_Job_
Take the material below and write it all out again exactly.

_Supplied information_
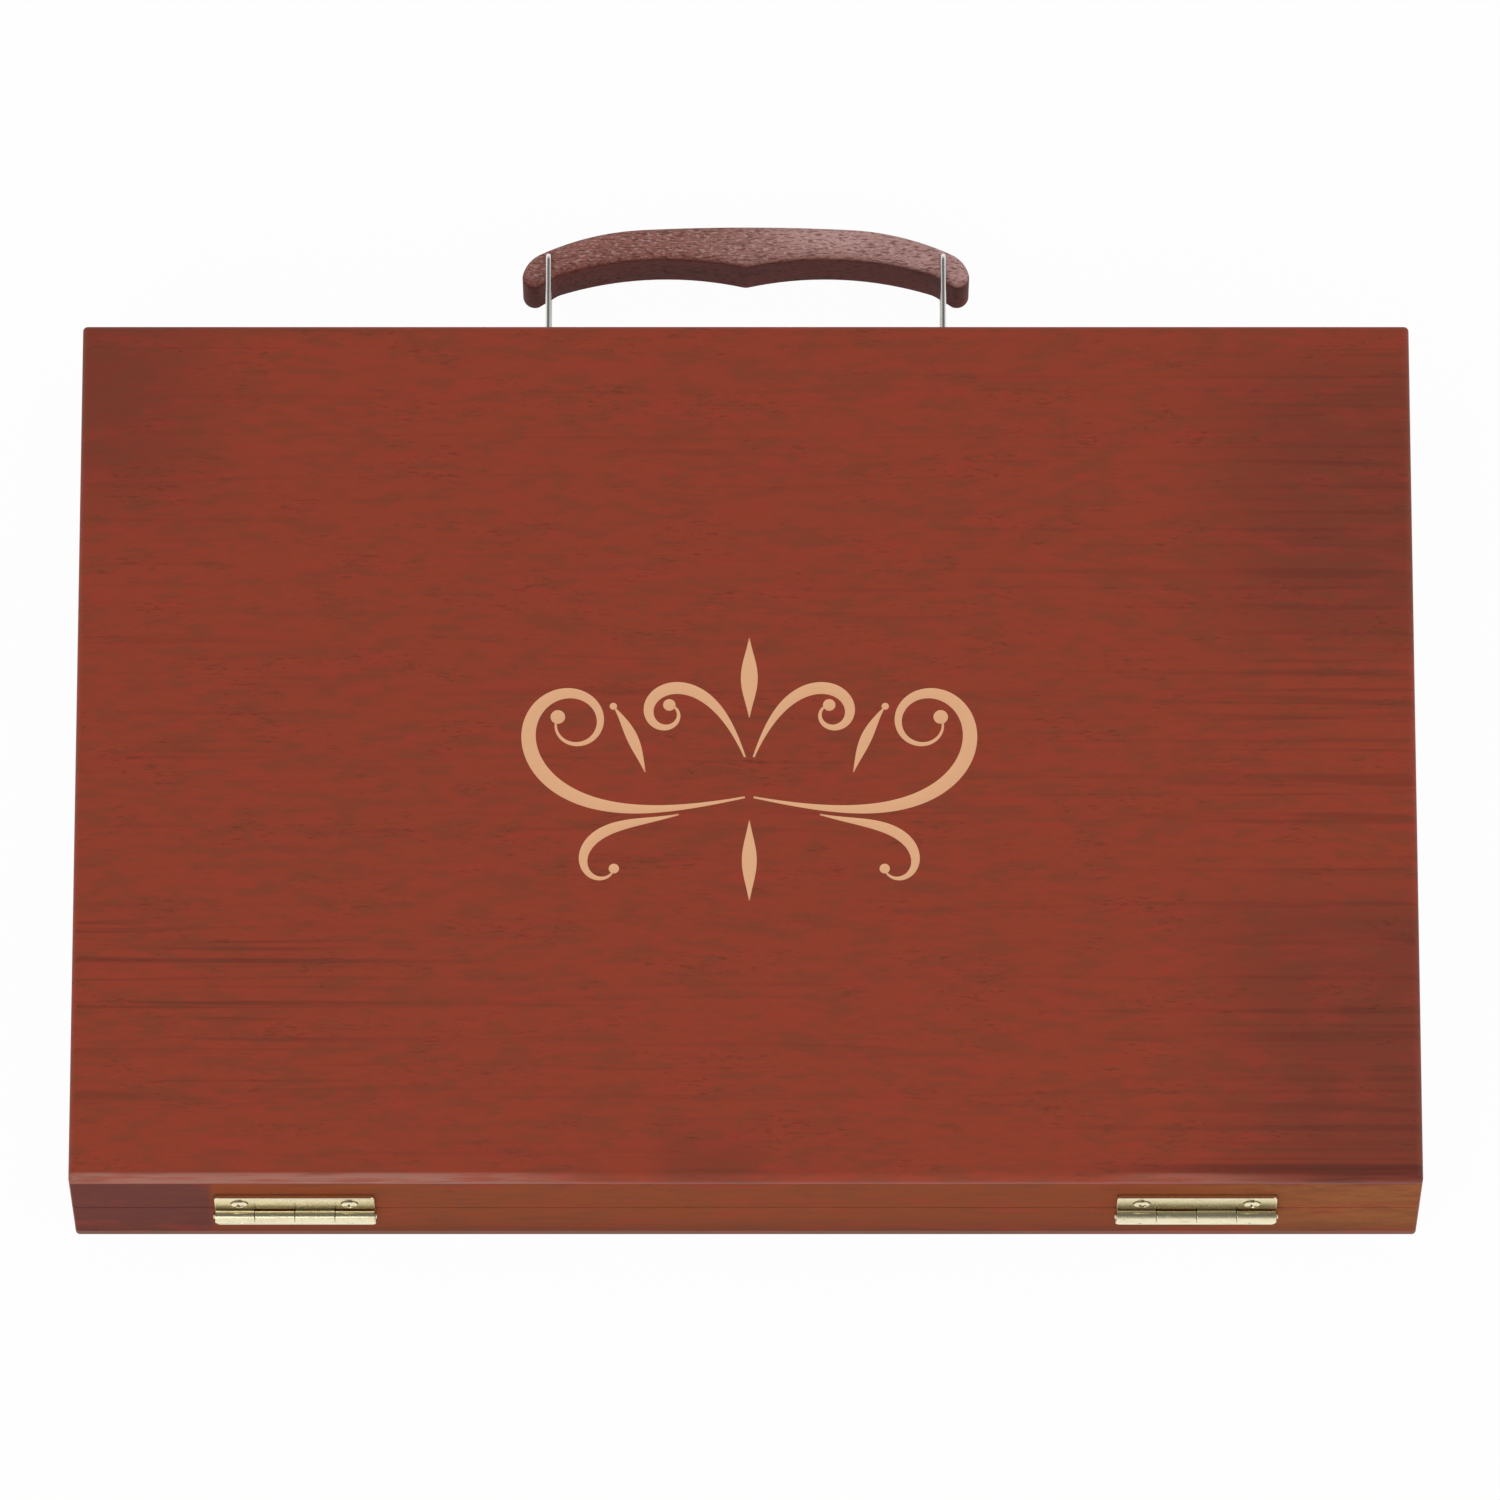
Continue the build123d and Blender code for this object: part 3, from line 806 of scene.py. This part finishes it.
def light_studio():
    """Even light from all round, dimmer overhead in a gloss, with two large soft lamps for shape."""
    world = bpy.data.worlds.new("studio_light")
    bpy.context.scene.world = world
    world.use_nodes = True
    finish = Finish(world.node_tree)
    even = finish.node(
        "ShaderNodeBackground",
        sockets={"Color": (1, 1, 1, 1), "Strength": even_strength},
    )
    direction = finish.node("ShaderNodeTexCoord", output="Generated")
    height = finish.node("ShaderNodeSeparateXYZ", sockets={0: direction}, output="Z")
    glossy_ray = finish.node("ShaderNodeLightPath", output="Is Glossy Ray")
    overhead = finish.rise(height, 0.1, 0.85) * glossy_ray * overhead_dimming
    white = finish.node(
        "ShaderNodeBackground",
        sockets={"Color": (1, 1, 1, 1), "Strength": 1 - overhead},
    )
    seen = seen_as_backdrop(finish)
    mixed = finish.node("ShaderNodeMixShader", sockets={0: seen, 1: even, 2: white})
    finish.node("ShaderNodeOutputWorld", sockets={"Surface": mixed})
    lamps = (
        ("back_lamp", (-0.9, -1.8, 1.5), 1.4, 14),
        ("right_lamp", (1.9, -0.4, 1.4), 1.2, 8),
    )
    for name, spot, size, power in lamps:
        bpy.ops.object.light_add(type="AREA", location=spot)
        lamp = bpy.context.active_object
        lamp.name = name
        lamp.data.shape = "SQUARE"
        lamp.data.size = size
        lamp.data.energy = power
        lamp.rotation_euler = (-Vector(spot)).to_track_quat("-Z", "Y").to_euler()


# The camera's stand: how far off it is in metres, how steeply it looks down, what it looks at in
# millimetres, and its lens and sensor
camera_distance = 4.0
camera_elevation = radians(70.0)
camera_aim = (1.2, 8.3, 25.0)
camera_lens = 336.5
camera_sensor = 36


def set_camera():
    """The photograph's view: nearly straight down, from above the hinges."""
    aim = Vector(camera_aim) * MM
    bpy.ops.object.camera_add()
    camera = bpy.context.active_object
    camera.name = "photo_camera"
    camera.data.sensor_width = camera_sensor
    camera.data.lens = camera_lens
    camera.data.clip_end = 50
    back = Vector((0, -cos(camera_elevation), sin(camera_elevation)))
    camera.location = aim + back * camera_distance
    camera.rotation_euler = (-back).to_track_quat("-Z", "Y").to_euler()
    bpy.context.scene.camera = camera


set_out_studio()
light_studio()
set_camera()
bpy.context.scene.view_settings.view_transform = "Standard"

_The answer_
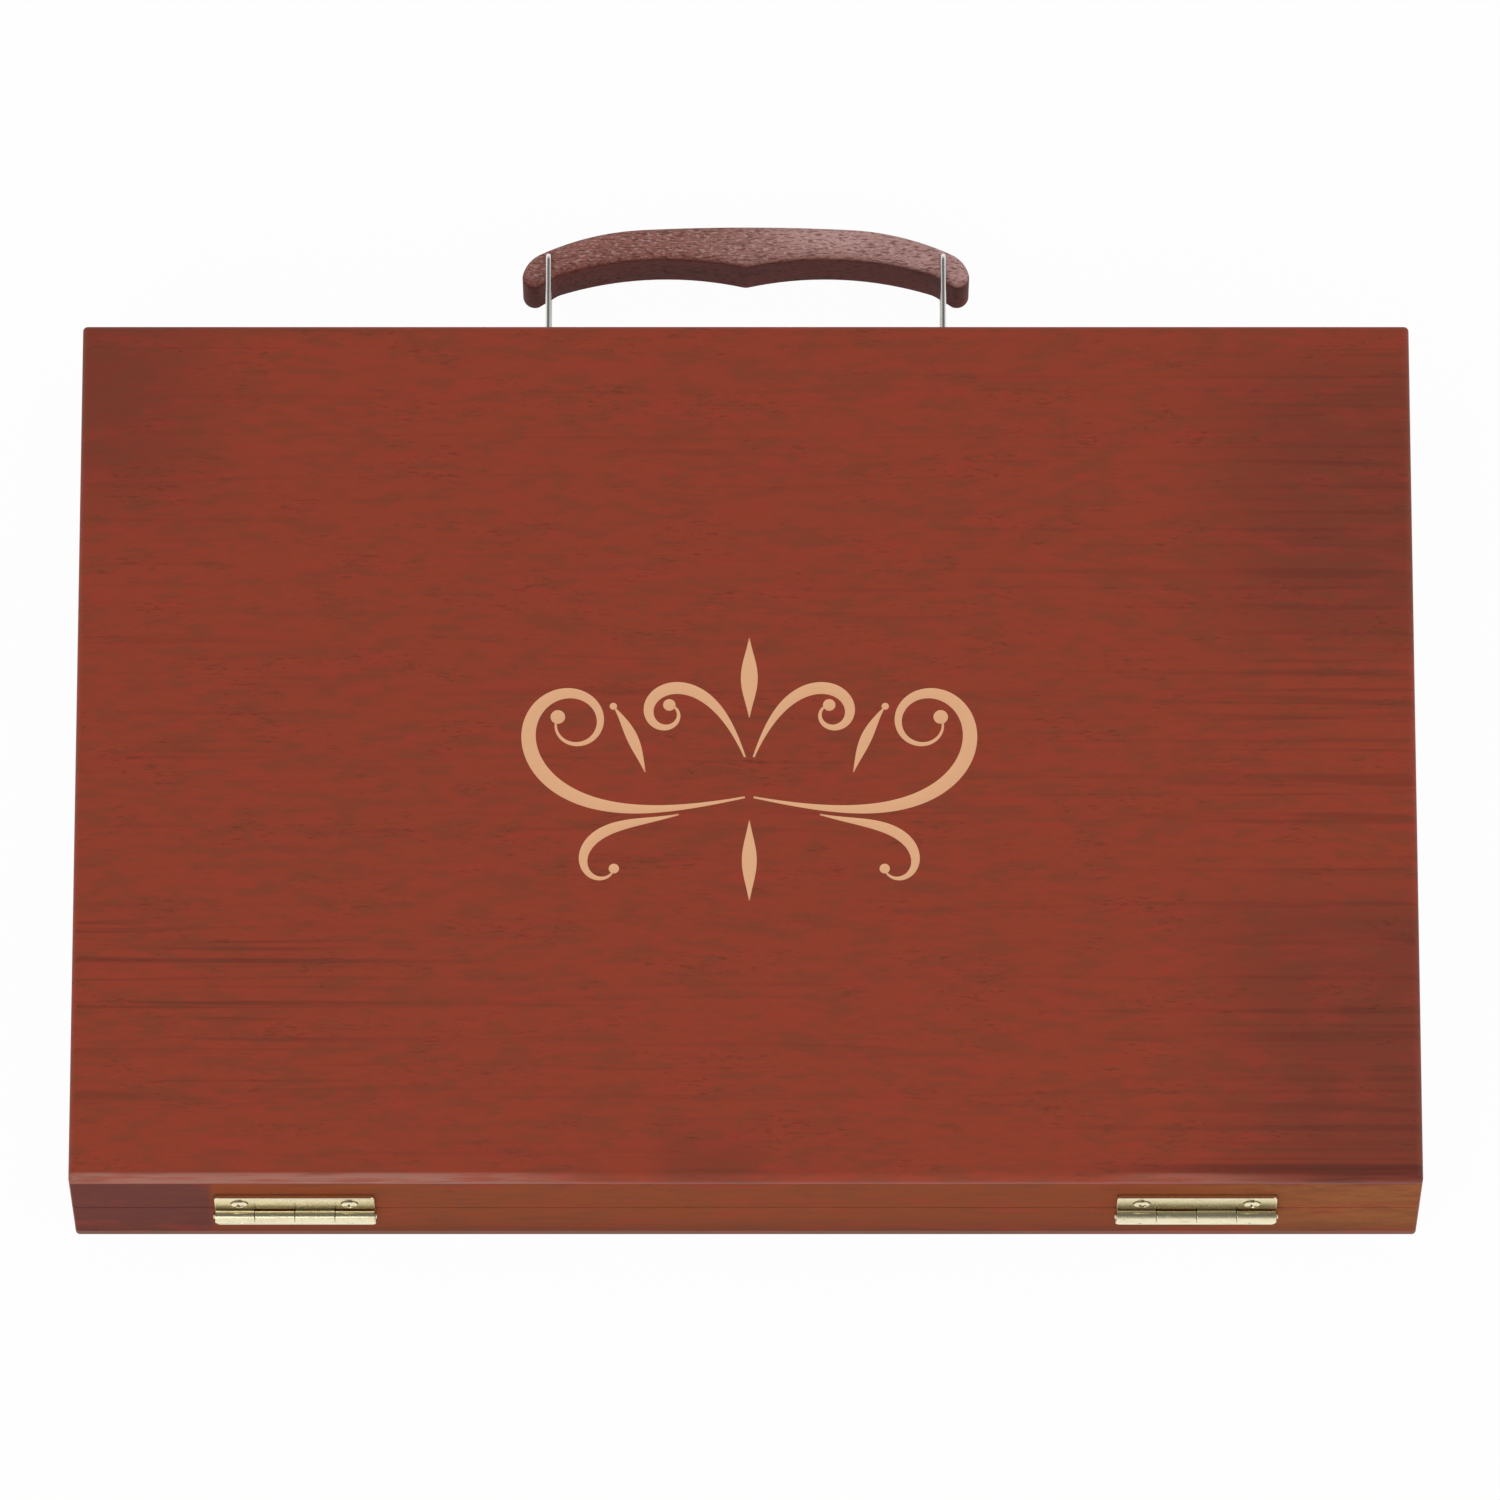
Continue the build123d and Blender code for this object: part 3, from line 806 of scene.py. This part finishes it.
def light_studio():
    """Even light from all round, dimmer overhead in a gloss, with two large soft lamps for shape."""
    world = bpy.data.worlds.new("studio_light")
    bpy.context.scene.world = world
    world.use_nodes = True
    finish = Finish(world.node_tree)
    even = finish.node(
        "ShaderNodeBackground",
        sockets={"Color": (1, 1, 1, 1), "Strength": even_strength},
    )
    direction = finish.node("ShaderNodeTexCoord", output="Generated")
    height = finish.node("ShaderNodeSeparateXYZ", sockets={0: direction}, output="Z")
    glossy_ray = finish.node("ShaderNodeLightPath", output="Is Glossy Ray")
    overhead = finish.rise(height, 0.1, 0.85) * glossy_ray * overhead_dimming
    white = finish.node(
        "ShaderNodeBackground",
        sockets={"Color": (1, 1, 1, 1), "Strength": 1 - overhead},
    )
    seen = seen_as_backdrop(finish)
    mixed = finish.node("ShaderNodeMixShader", sockets={0: seen, 1: even, 2: white})
    finish.node("ShaderNodeOutputWorld", sockets={"Surface": mixed})
    lamps = (
        ("back_lamp", (-0.9, -1.8, 1.5), 1.4, 14),
        ("right_lamp", (1.9, -0.4, 1.4), 1.2, 8),
    )
    for name, spot, size, power in lamps:
        bpy.ops.object.light_add(type="AREA", location=spot)
        lamp = bpy.context.active_object
        lamp.name = name
        lamp.data.shape = "SQUARE"
        lamp.data.size = size
        lamp.data.energy = power
        lamp.rotation_euler = (-Vector(spot)).to_track_quat("-Z", "Y").to_euler()


# The camera's stand: how far off it is in metres, how steeply it looks down, what it looks at in
# millimetres, and its lens and sensor
camera_distance = 4.0
camera_elevation = radians(70.0)
camera_aim = (1.2, 8.3, 25.0)
camera_lens = 336.5
camera_sensor = 36


def set_camera():
    """The photograph's view: nearly straight down, from above the hinges."""
    aim = Vector(camera_aim) * MM
    bpy.ops.object.camera_add()
    camera = bpy.context.active_object
    camera.name = "photo_camera"
    camera.data.sensor_width = camera_sensor
    camera.data.lens = camera_lens
    camera.data.clip_end = 50
    back = Vector((0, -cos(camera_elevation), sin(camera_elevation)))
    camera.location = aim + back * camera_distance
    camera.rotation_euler = (-back).to_track_quat("-Z", "Y").to_euler()
    bpy.context.scene.camera = camera


set_out_studio()
light_studio()
set_camera()
bpy.context.scene.view_settings.view_transform = "Standard"